6. A method as claimed in claim 4, wherein said mail filter comprises a threshold to determine how an email received is to be processed, and wherein said step of adjusting comprises scaling said threshold in accordance with said trust score.

7. A method as claimed in claim 1 wherein said first and second remote mail transfer agents are either the same or different mail transfer agents.

8. A computer program product stored on a computer readable medium comprising a set of instructions which, when executed on a computer, are operable to implement the steps of the method of claim 1.

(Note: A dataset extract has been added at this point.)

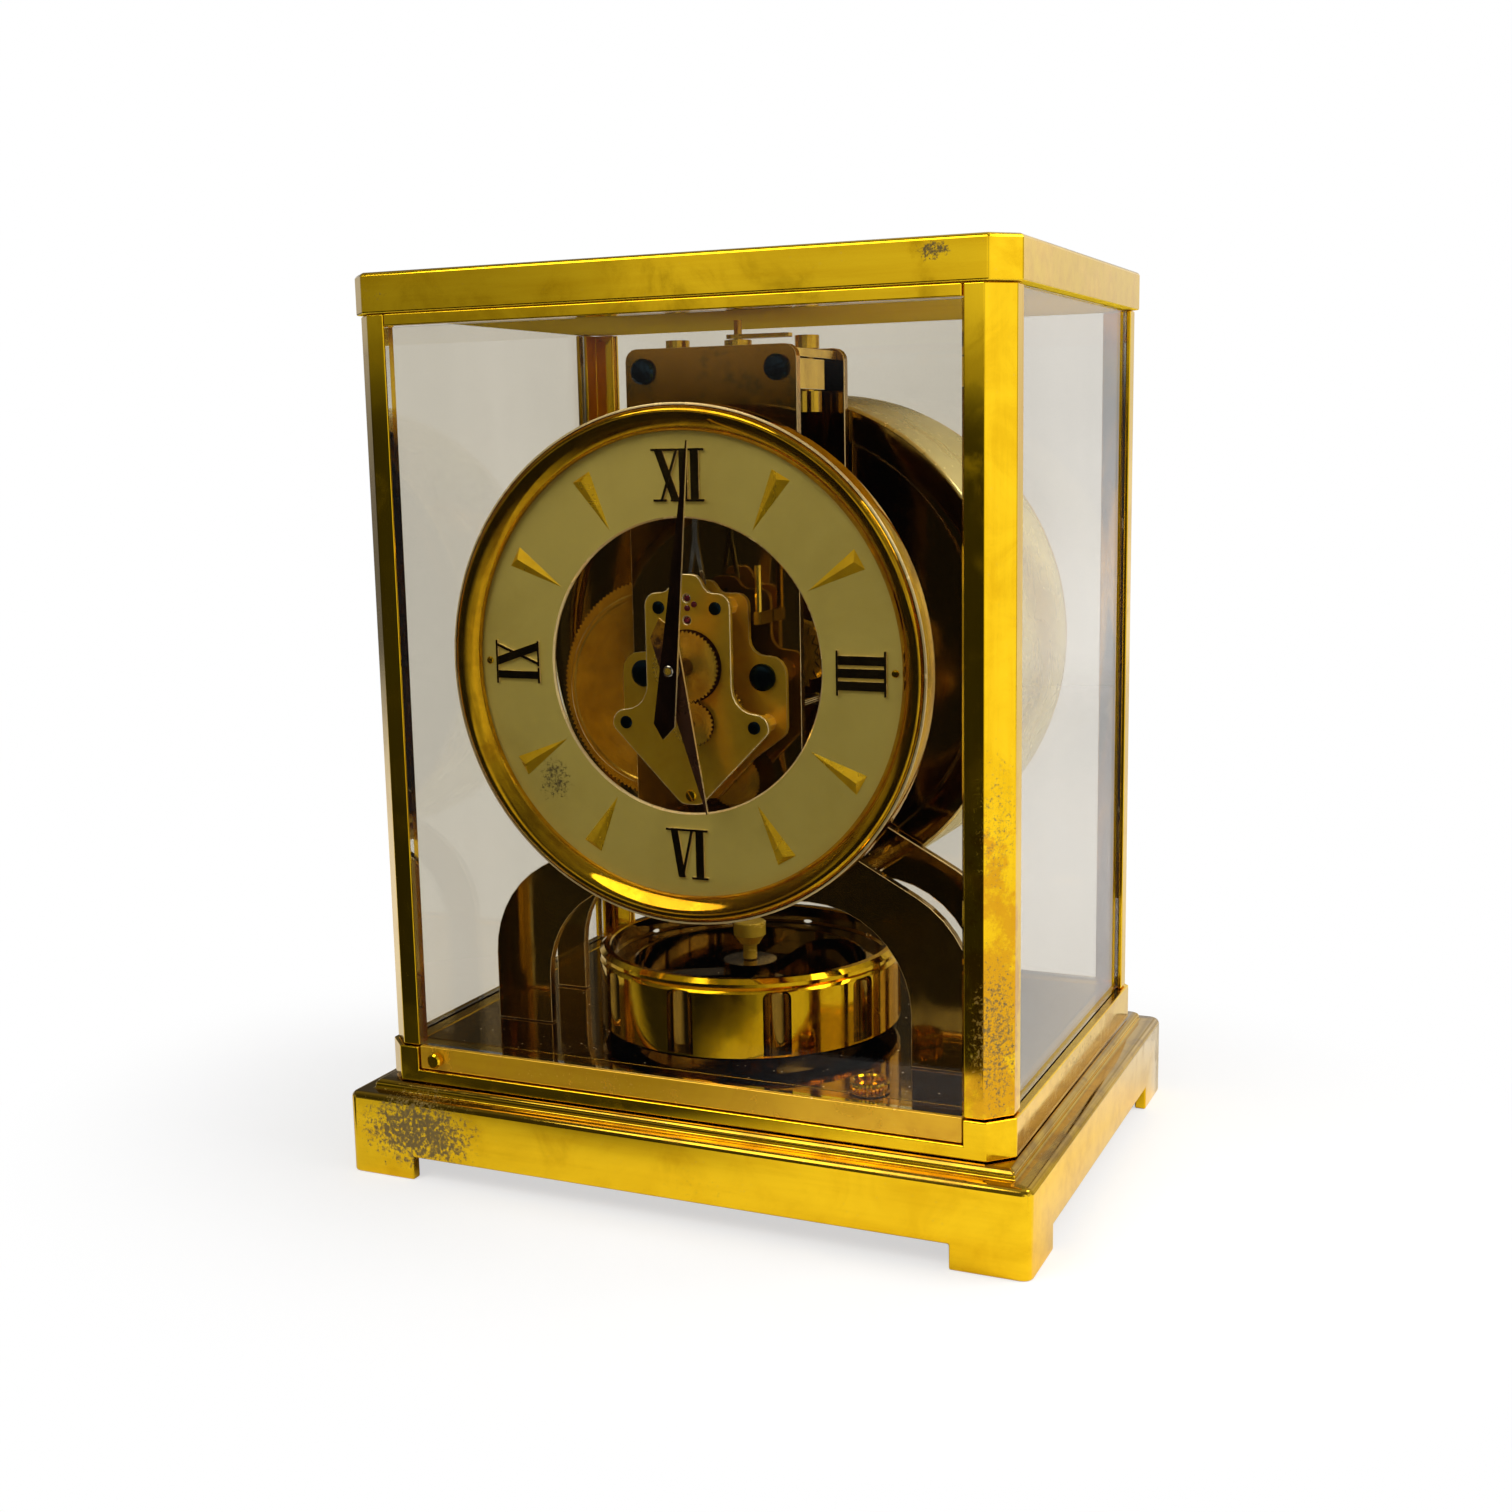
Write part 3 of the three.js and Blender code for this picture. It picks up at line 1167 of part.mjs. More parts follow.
const centreBody = bodyAt(centreArbor.x, 0, centreArbor.y);
piece(
  centreBody, "centre_wheel",
  fuse(
    arbor(MINUTE_HAND_Y - SEAT_GAP, rearPivot, CENTRE_ARBOR_RADIUS),
    pinion(CENTRE_PINION_TEETH, thirdModule, thirdWheelY, WHEEL_THICKNESS, THIRD_ANGLE),
    toothedDisc(CENTRE_WHEEL_TEETH, escapeModule, centreWheelY, WHEEL_THICKNESS, 90),
  ),
  GILT,
);
const thirdBody = bodyAt(thirdArbor.x, 0, thirdArbor.y);
const secondToThird = directionTo(secondArbor, thirdArbor);
piece(
  thirdBody, "third_wheel",
  fuse(
    arbor(MOTION_WHEEL_Y - SEAT_GAP, framePivot),
    toothedDisc(HOUR_PINION_TEETH, MOTION_MODULE, MOTION_WHEEL_Y, WHEEL_THICKNESS, THIRD_ANGLE + 180),
    toothedDisc(
      THIRD_WHEEL_TEETH, thirdModule, thirdWheelY, WHEEL_THICKNESS,
      THIRD_ANGLE + 180 + halfPitch(THIRD_WHEEL_TEETH),
    ),
    pinion(
      THIRD_PINION_TEETH, SECOND_MODULE, secondWheelY, WHEEL_THICKNESS,
      secondToThird + 180 + halfPitch(THIRD_PINION_TEETH),
    ),
  ),
  GILT,
);
const secondBody = bodyAt(secondArbor.x, 0, secondArbor.y);
const firstToSecond = directionTo(firstArbor, secondArbor);
piece(
  secondBody, "second_wheel",
  fuse(
    arbor(MOVEMENT_REAR_Y + PIVOT_GAP, framePivot),
    toothedDisc(SECOND_WHEEL_TEETH, SECOND_MODULE, secondWheelY, WHEEL_THICKNESS, secondToThird),
    pinion(
      SECOND_PINION_TEETH, FIRST_MODULE, firstWheelY, WHEEL_THICKNESS,
      firstToSecond + 180 + halfPitch(SECOND_PINION_TEETH),
    ),
  ),
  GILT,
);
const firstBody = bodyAt(firstArbor.x, 0, firstArbor.y);
const firstPinionY = BARREL_WHEEL_Y - RUNNING_GAP;
const firstPinionLength = BARREL_WHEEL_THICKNESS + 2 * RUNNING_GAP;
piece(
  firstBody, "first_wheel",
  fuse(
    arbor(firstWheelY - RUNNING_GAP, firstPinionY + 1),
    toothedDisc(FIRST_WHEEL_TEETH, FIRST_MODULE, firstWheelY, WHEEL_THICKNESS, firstToSecond),
    toothedDisc(
      FIRST_PINION_TEETH, BARREL_MODULE, firstPinionY, firstPinionLength,
      BARREL_ANGLE + halfPitch(FIRST_PINION_TEETH),
    ),
  ),
  GILT,
);

function barrelForm() {
  const front = BARREL_DRUM_FRONT_Y;
  const back = front + BARREL_DRUM_DEPTH;
  return cut(
    fuse(
      turnedBack([
        [0, front], [BARREL_DRUM_RADIUS - BARREL_EDGE, front], [BARREL_DRUM_RADIUS, front + BARREL_EDGE],
        [BARREL_DRUM_RADIUS, back], [0, back],
      ], COARSE),
      toothedDisc(BARREL_TEETH, BARREL_MODULE, BARREL_WHEEL_Y, BARREL_WHEEL_THICKNESS, BARREL_ANGLE + 180),
    ),
    rodBack(BARREL_ARBOR_RADIUS + PIVOT_GAP, front - 1, back + 1),
  );
}

const barrelBody = bodyAt(barrelArbor.x, 0, barrelArbor.y);
piece(barrelBody, "mainspring_barrel", barrelForm(), GILT);
const windingBody = bodyAt(barrelArbor.x, 0, barrelArbor.y);
const rearPlatePivot = REAR_PLATE_Y + ARCH_PLATE_THICKNESS - PIVOT_GAP;
piece(
  windingBody, "winding_wheel",
  fuse(
    rodBack(BARREL_ARBOR_RADIUS, framePivot, rearPlatePivot),
    toothedDisc(WINDING_WHEEL_TEETH, WINDING_MODULE, WINDING_WHEEL_Y, WINDING_WHEEL_THICKNESS, WINDING_ANGLE),
  ),
  GILT,
);

function chainPulleyForm() {
  const back = PULLEY_Y + PULLEY_WIDTH;
  const wheel = cut(
    toothedDisc(
      WINDING_PINION_TEETH, WINDING_MODULE, WINDING_WHEEL_Y, WINDING_WHEEL_THICKNESS,
      WINDING_ANGLE + 180 + halfPitch(WINDING_PINION_TEETH),
    ),
    ...wheelWindows(
      WINDING_ARMS, WINDING_HUB_RADIUS, windingTip - WINDING_RIM, WINDING_ARM_WIDTH,
      WINDING_WHEEL_Y, WINDING_WHEEL_THICKNESS,
    ),
  );
  return fuse(
    rodBack(PULLEY_ARBOR_RADIUS, frontPlateBack - ARCH_PLATE_THICKNESS / 2, rearPlatePivot),
    wheel,
    turnedBack([
      [0, PULLEY_Y], [PULLEY_RADIUS, PULLEY_Y], [PULLEY_RADIUS - PULLEY_GROOVE, PULLEY_Y + PULLEY_GROOVE],
      [PULLEY_RADIUS - PULLEY_GROOVE, back - PULLEY_GROOVE], [PULLEY_RADIUS, back], [0, back],
    ], PULLEY_SIDES),
  );
}

piece(bodyAt(windingArbor.x, 0, windingArbor.y), "chain_pulley", chainPulleyForm(), GILT);

function clickForm() {
  const hub = rodBack(CLICK_HUB_RADIUS, WINDING_WHEEL_Y, WINDING_WHEEL_Y + WINDING_WHEEL_THICKNESS, SMALL);
  const arm = slabBack(shapeOf([
    new THREE.Vector2(-CLICK_LENGTH, 0),
    new THREE.Vector2(0, -CLICK_HUB_RADIUS),
    new THREE.Vector2(0, CLICK_HUB_RADIUS),
  ]), WINDING_WHEEL_Y, WINDING_WHEEL_THICKNESS).rotateY(-THREE.MathUtils.degToRad(CLICK_LEAN));
  const bore = rodBack(
    CLICK_STUD_RADIUS + PIVOT_GAP, WINDING_WHEEL_Y - 1, WINDING_WHEEL_Y + WINDING_WHEEL_THICKNESS + 1, SMALL,
  );
  return cut(fuse(hub, arm), bore);
}

piece(bodyAt(clickPivot.x, 0, clickPivot.y), "winding_click", clickForm(), STEEL);

// Escapement

function escapeWheelForm() {
  const points = Array.from({ length: ESCAPE_TEETH }, (_, i) => (
    [[ESCAPE_ROOT_RADIUS, -0.45], [ESCAPE_RADIUS, 0], [ESCAPE_ROOT_RADIUS, 0.12]].map(([radius, share]) => {
      const angle = 2 * Math.PI * (i + share) / ESCAPE_TEETH;
      return new THREE.Vector2(radius * Math.cos(angle), radius * Math.sin(angle));
    })
  )).flat();
  return fuse(
    slabBack(shapeOf(points), escapeWheelY, WHEEL_THICKNESS),
    arbor(frontPivot, rearPivot),
    pinion(
      ESCAPE_PINION_TEETH, escapeModule, centreWheelY, WHEEL_THICKNESS,
      270 + halfPitch(ESCAPE_PINION_TEETH),
    ),
  );
}

function palletLeverForm() {
  const front = escapeWheelY;
  const half = LEVER_ARM_WIDTH / 2;
  const forkTip = PENDULUM_Y - IMPULSE_PIN_OFFSET - IMPULSE_PIN_RADIUS - SEAT_GAP;
  const frame = shapeOf(roundedOutline(mirrored([
    [half, FORK_RISE + half, 0], [half, LEVER_SPLIT_RISE, 0], [LEVER_SPREAD, 3, 0], [1, 0.8, 0],
  ])));
  frame.holes.push(new THREE.Path([[0, LEVER_SPLIT_RISE - 2.6], [-1.35, 4], [1.35, 4]].map(([x, z]) => (
    new THREE.Vector2(x, z)
  ))));
  const anchor = shapeOf(roundedOutline(mirrored([
    [1, 1.5, 0], [PALLET_REACH + 0.6, -0.7, 0.4], [PALLET_REACH + 0.6, -PALLET_DROP, 0],
    [PALLET_REACH, -PALLET_DROP, 0], [PALLET_REACH - 0.3, -1.1, 0.3], [0.8, -0.9, 0],
  ])));
  const tine = (side) => block(
    side > 0 ? FORK_GAP : -FORK_GAP - FORK_TINE, side > 0 ? FORK_GAP + FORK_TINE : -FORK_GAP,
    forkTip - FORK_DEPTH, forkTip, FORK_RISE - half, FORK_RISE + half,
  );
  return fuse(
    arbor(frontPivot, rearPivot),
    slabBack(frame, front, LEVER_THICKNESS),
    slabBack(anchor, front, LEVER_THICKNESS),
    block(-half, half, front, forkTip - FORK_DEPTH, FORK_RISE - half, FORK_RISE + half),
    block(
      -FORK_GAP - FORK_TINE, FORK_GAP + FORK_TINE, forkTip - FORK_DEPTH - 1, forkTip - FORK_DEPTH,
      FORK_RISE - half, FORK_RISE + half,
    ),
    tine(-1), tine(1),
  );
}

piece(bodyAt(escapeArbor.x, 0, escapeArbor.y), "escape_wheel", escapeWheelForm(), GILT);
piece(bodyAt(leverPivot.x, 0, leverPivot.y), "pallet_lever", palletLeverForm(), STEEL);

// Motion work and hands. Each hand is a long lozenge that is widest near its tail.

function handForm(length, tail, halfWidth, widest, frontY, bossRadius, bore) {
  const shape = shapeOf([
    [0, length], [halfWidth, -widest], [0, -tail], [-halfWidth, -widest],
  ].map(([x, z]) => new THREE.Vector2(x, z)));
  const blade = slabBack(shape, frontY + HAND_EDGE, HAND_THICKNESS - 2 * HAND_EDGE, {
    bevelEnabled: true, bevelThickness: HAND_EDGE, bevelSize: HAND_EDGE, bevelOffset: -HAND_EDGE,
    bevelSegments: 1,
  });
  return cut(
    fuse(blade, rodBack(bossRadius, frontY - HAND_EDGE, frontY + HAND_THICKNESS, COARSE)),
    rodBack(bore, frontY - 1, frontY + HAND_THICKNESS + 1, SMALL),
  );
}

const hourBody = bodyAt(centreArbor.x, 0, centreArbor.y);
const tubeFront = HOUR_HAND_Y - SEAT_GAP;
piece(
  hourBody, "hour_wheel",
  cut(
    fuse(
      toothedDisc(
        HOUR_WHEEL_TEETH, MOTION_MODULE, MOTION_WHEEL_Y, WHEEL_THICKNESS,
        THIRD_ANGLE + halfPitch(HOUR_WHEEL_TEETH),
      ),
      rodBack(HOUR_TUBE_RADIUS, tubeFront, MOTION_WHEEL_Y + WHEEL_THICKNESS, SMALL),
    ),
    rodBack(CENTRE_ARBOR_RADIUS + PIVOT_GAP, tubeFront - 1, MOTION_WHEEL_Y + 2, SMALL),
  ),
  GILT,
);
piece(
  hourBody, "hour_hand",
  handForm(
    HOUR_HAND_LENGTH, HOUR_HAND_TAIL, HOUR_HAND_HALF_WIDTH, HOUR_HAND_WIDEST, HOUR_HAND_Y,
    HOUR_BOSS_RADIUS, HOUR_TUBE_RADIUS + SEAT_GAP,
  ).rotateY(THREE.MathUtils.degToRad(HOUR_HAND_ANGLE)),
  HAND_BROWN,
);
piece(
  centreBody, "minute_hand",
  handForm(
    MINUTE_HAND_LENGTH, MINUTE_HAND_TAIL, MINUTE_HAND_HALF_WIDTH, MINUTE_HAND_WIDEST, MINUTE_HAND_Y,
    MINUTE_BOSS_RADIUS, CENTRE_ARBOR_RADIUS + SEAT_GAP,
  ).rotateY(THREE.MathUtils.degToRad(MINUTE_HAND_ANGLE)),
  HAND_BROWN,
);

// Underside

function levellingScrewForm() {
  const tip = LEVELLING_TIP + LEVELLING_TIP_ROUND;
  return fuse(
    turnedUp([
      [0, LEVELLING_TIP], [LEVELLING_STEM_RADIUS / 2, LEVELLING_TIP], [LEVELLING_STEM_RADIUS, tip],
      [LEVELLING_STEM_RADIUS, deckUnderside - SEAT_GAP], [0, deckUnderside - SEAT_GAP],
    ], SMALL),
    knurledRodUp(
      LEVELLING_WHEEL_RADIUS, LEVELLING_WHEEL_Z, LEVELLING_WHEEL_Z + LEVELLING_WHEEL_HEIGHT, LEVELLING_KNURLS,
    ),
  );
}

for (const [name, x, y] of [
  ["levelling_screw_left", -levellingX, -levellingY], ["levelling_screw_right", levellingX, -levellingY],
  ["levelling_screw_back", 0, levellingY],
]) {
  piece(bodyAt(x, y), name, levellingScrewForm(), GILT);
}

const lock = bodyAt(0, PENDULUM_Y);
const lockLeverTop = deckUnderside - SEAT_GAP;
const lockLeverBottom = lockLeverTop - LOCK_LEVER_THICKNESS;
piece(lock, "pendulum_lock_pin", rodUp(LOCK_PIN_RADIUS, LOCK_PIN_BOTTOM, lockPinTop, COARSE), STEEL);
piece(
  lock, "pendulum_lock_lever",
  cut(
    fuse(
      rodUp(LOCK_HUB_RADIUS, lockLeverBottom, lockLeverTop, COARSE),
      block(-LOCK_LEVER_WIDTH / 2, LOCK_LEVER_WIDTH / 2, -lockLeverReach, 0, lockLeverBottom, lockLeverTop),
      block(
        -LOCK_LEVER_WIDTH / 2, LOCK_LEVER_WIDTH / 2, -lockLeverReach, -lockLeverReach + LOCK_LEVER_THICKNESS,
        lockLeverBottom - LOCK_TAB_DROP, lockLeverTop,
      ),
    ),
    rodUp(LOCK_PIN_RADIUS + PIVOT_GAP, lockLeverBottom - 1, lockLeverTop + 1, COARSE),
  ),
  POLISHED_BRASS,
);

export default clock;
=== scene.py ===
# Looks of a torsion pendulum clock in a glazed brass case.
# X runs to the right, Y from the front of the clock to its back, and Z up. The camera, the lamps,
# the table and the places in materials are in metres. Profiles, outlines and other sizes of pieces
# are in millimetres, and MM turns them into metres.
import json
import math

import bmesh
import bpy
from mathutils import Matrix, Vector

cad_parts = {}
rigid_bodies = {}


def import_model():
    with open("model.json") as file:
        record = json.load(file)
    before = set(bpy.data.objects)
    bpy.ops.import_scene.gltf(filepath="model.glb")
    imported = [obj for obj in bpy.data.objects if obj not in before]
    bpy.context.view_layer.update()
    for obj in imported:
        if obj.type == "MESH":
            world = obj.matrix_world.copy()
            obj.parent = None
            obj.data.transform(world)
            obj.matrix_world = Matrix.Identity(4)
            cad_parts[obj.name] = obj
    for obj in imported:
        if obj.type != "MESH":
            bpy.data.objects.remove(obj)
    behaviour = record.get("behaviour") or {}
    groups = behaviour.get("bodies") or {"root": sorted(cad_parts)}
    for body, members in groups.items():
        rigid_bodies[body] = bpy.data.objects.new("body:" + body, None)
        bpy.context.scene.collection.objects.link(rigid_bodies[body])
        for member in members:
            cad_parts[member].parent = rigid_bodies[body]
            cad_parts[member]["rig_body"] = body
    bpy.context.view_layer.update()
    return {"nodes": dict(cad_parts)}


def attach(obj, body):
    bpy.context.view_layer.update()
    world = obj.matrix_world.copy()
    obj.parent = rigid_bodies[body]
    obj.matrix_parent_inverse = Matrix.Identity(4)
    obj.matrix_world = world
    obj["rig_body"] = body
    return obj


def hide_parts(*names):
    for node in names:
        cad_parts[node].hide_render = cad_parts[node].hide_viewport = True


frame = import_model()
nodes = frame["nodes"]
MM = 0.001


# Camera, fitted to the photograph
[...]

9. A trust manager operable on a first mail transfer agent having a mail filter arranged to receive at least one e-mail sent from a first remote mail transfer agent, said manager comprising;

(a) means, responsive to said mail filter filtering at least one email received from said first remote mail transfer agent, for generating a first recommendation for said first remote mail transfer agent based on said filtering; (b) means for forwarding said first recommendation from said trust manager to at least one collaborating mail transfer agent;

(c) means for receiving from a collaborating mail transfer agent at least one recommendation in relation to a second remote mail transfer agent; and

(d) means for adjusting said mail filter in relation to emails received from said second remote mail transfer agent based on said at least one received recommendation.

10. A mail transfer agent comprising a trust manager according to claim 9 and a mail filter for filtering said at least one email on said first mail transfer agent.